Giuliani began representing Trump, a fellow Republican and longtime fellow New Yorker, in April 2018 in connection with then-Special Counsel Robert Mueller’s investigation into Russian interference in the 2016 presidential election.

In Washington, Giuliani’s role was complex, with the former mayor frequently proclaiming himself a business consultant and lawyer in the private sector even as he enjoyed extraordinary access to the halls of power.

A federal law, the Foreign Agents Registration Act, requires “certain agents of foreign principals” to periodically disclose their relationships with those principals, including financial transactions.

While Giuliani has yet to be charged with a crime, two former associates, Lev Parnas and Igor Fruman, have been charged with campaign finance violations and other crimes.
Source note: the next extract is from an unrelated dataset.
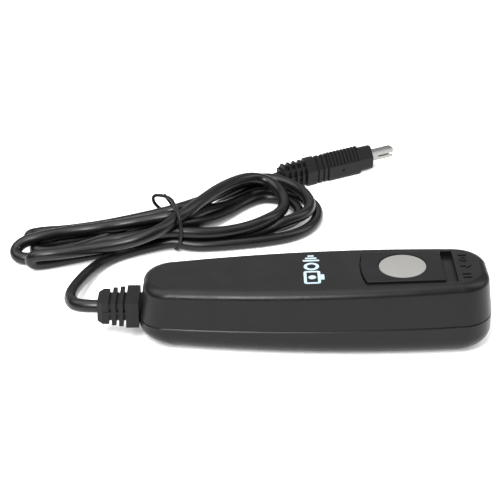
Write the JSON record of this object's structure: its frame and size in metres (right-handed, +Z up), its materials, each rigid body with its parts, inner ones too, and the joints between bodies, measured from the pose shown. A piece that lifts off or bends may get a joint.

Parnas’ and Fruman’s work included efforts to help Giuliani dig up damaging information about the Bidens, and what prosecutors called an effort to remove then-U.S. Ambassador to Ukraine Marie Yovanovitch.

In December, Giuliani tweeted, “I’m proud to be number one on Biden Vindictive government list. Sounds like the DOJ anti-Trumpers can’t wait for Biden to make DOJ the GOVERNMENT Secret Police like they were under Obama.”

Giuliani was referring to Democrat Barack Obama, who preceded Trump as president.

In 2008, Giuliani himself ran unsuccessfully for the Republican presidential nomination.